Shares of America Online series A-1 preferred stock may only be purchased after
the America Online rights have become exercisable.
 
   The rights of the America Online series A-1 preferred stock as to dividends,
liquidation and voting, and in the event of mergers or consolidations, are
protected by customary antidilution provisions.
 
   Time Warner. In 1996, Time Warner adopted a stockholder rights plan pursuant
to a rights agreement with ChaseMellon Shareholder Services L.L.C., as rights
agent. Set forth below is a summary of the material provisions of the rights
agreement. The summary does not include a complete description of all of the
terms of the rights agreement. All Time Warner stockholders and America Online
stockholders are urged to read carefully the relevant provisions of Time
Warner's rights plan, copies of which will be sent to Time Warner stockholders
upon request. See "Where you can find more information."
 
   Exercisability of Rights. Under the Time Warner rights agreement, one right,
referred to as a Time Warner right, attaches to each share of Time Warner
common stock outstanding and, when exercisable, entitles the registered holder
to purchase from Time Warner one two-thousandth of a share of Time Warner
series A preferred stock at an initial purchase price of $75, subject to
customary antidilution adjustments.
 
   The Time Warner rights will not become exercisable until the earlier of:
     
  .  such time as Time Warner learns that a person has become the beneficial
     owner of 15% or more of the Time Warner common stock then outstanding ;
     and     
     
  .  the date designated by the Time Warner board of directors following the
     commencement of, or the announcement of an intention to commence, a
     tender offer or exchange offer that would result in a person becoming
     the beneficial owner of 15% or more of the Time Warner common stock then
     outstanding.     
   
In connection with the merger, the Time Warner rights agreement was amended to
provide that the Time Warner rights will not become exercisable solely by
reason of the merger agreement, the stock option agreement and completion of
the transactions contemplated thereby.     
   
   "Flip In" Feature. In the event a person becomes the beneficial owner of 15%
or more of the Time Warner common stock outstanding, each holder of a Time
Warner right, except for that person, will have the right to acquire, upon
exercise of the Time Warner right, instead of one two-thousandth of a share of
Time Warner series A preferred stock, shares of Time Warner common stock having
a value equal to twice the exercise price of the Time Warner right.

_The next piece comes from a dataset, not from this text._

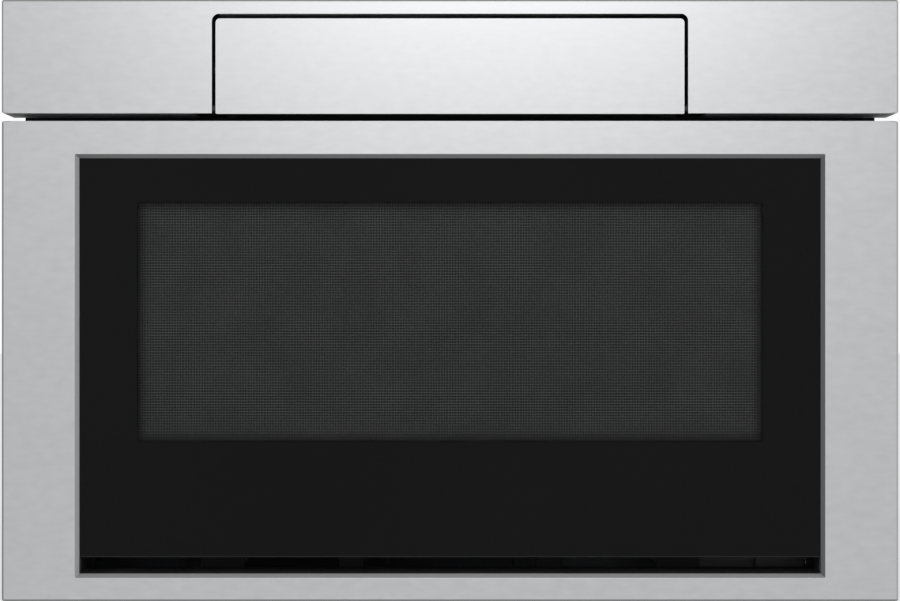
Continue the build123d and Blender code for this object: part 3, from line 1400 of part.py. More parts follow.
# ---- Cooling
def fan_shroud():
    """Shroud plate across the rear compartment, with a ring round the fan and folded edges."""
    x1 = fan_x - fan_hub_length / 2
    y0 = cavity_back_y + panel_fit
    y1 = rear_y - panel_fit
    half = (y1 - y0) / 2
    plate = block(x1 - vent_sheet, x1, y0, y1, fan_z - half, fan_z + half)
    ring_radius = fan_radius + 2 * over
    ring = rod_x(ring_radius + vent_sheet, x1, x1 + fan_ring_depth, rear_centre_y, fan_z)
    mouth_x1 = x1 + fan_ring_depth + over
    shroud = plate + ring - rod_x(ring_radius, x1 - 2 * vent_sheet, mouth_x1, rear_centre_y, fan_z)
    for edge_y in (y0, y1 - vent_sheet):
        shroud = shroud + block(x1, x1 + lip_width, edge_y, edge_y + vent_sheet, fan_z - half, fan_z + half)
    return shroud


def fan_wheel():
    """Axial fan wheel: twisted blades lofted from the hub to the tip, on a shaft."""
    root_chord = 2 * fan_hub_radius
    tip_chord = 3 * fan_hub_radius
    sections = []
    for radius, chord, pitch in (
        (fan_hub_radius - 2 * over, root_chord, fan_root_pitch),
        (fan_radius + over, tip_chord, fan_tip_pitch),
    ):
        angle = math.radians(pitch)
        plane = Plane(origin=(0, 0, radius), x_dir=(math.cos(angle), math.sin(angle), 0), z_dir=(0, 0, 1))
        sections.append(plane * Rectangle(chord, sheet))
    blade = loft(sections) & rod_x(fan_radius, -fan_ring_depth, fan_ring_depth, 0, 0)
    wheel = rod_x(fan_hub_radius, -fan_hub_length / 2, fan_hub_length / 2, 0, 0)
    wheel = chamfer(wheel.faces().sort_by(Axis.X)[-1].edges(), fan_hub_radius / 4)
    for index in range(fan_blades):
        wheel = wheel + Rot(index * 360 / fan_blades, 0, 0) * blade
    shaft_length = fan_hub_length / 2 + fan_motor_length
    wheel = wheel + rod_x(fan_shaft_radius, -shaft_length, 0, 0, 0)
    return Pos(fan_x + fan_ring_depth / 2, rear_centre_y, fan_z) * wheel


def fan_motor():
    """Fan motor behind the shroud, held by three arms."""
    plate_x = fan_x - fan_hub_length / 2 - vent_sheet
    x1 = plate_x
    x0 = x1 - fan_motor_length
    motor = rod_x(fan_motor_radius, x0, x1, rear_centre_y, fan_z)
    motor = chamfer(motor.faces().sort_by(Axis.X)[0].edges(), fan_motor_radius / 5)
    arm_reach = fan_radius + 5 * over
    for index in range(3):
        arm = block(-vent_sheet * 2, 0, -vent_sheet * 2, vent_sheet * 2, 0, arm_reach)
        motor = motor + Pos(plate_x, rear_centre_y, fan_z) * Rot(45 + index * 120, 0, 0) * arm
    bore = rod_x(fan_shaft_radius + shaft_play, x0 + 2 * over, x1 + over, rear_centre_y, fan_z)
    return motor - bore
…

For
example, if we assume that the initial purchase price of $75 is in effect on
the date that the flip-in feature of the Time Warner right is exercised, any
holder of a Time Warner right, except for the person that has become the
beneficial owner of 15% or more of the outstanding Time Warner common stock,
may exercise his or her Time Warner right by paying to Time Warner $75 in order
to receive from Time Warner shares of Time Warner common stock having a value
equal to $150.     
   
   "Exchange" Feature. At any time after a person becomes the beneficial owner
of 15% or more of the Time Warner common stock then outstanding, the board of
directors of Time Warner may, at its option, exchange all or some of the Time
Warner rights, except for those held by such person, for consideration per Time
Warner right consisting of one-half of the securities that would be issuable
upon exercise of one Time Warner right. Use of this exchange feature means that
eligible Time Warner rights holders would not have to pay a purchase price
before receiving shares of Time Warner common stock.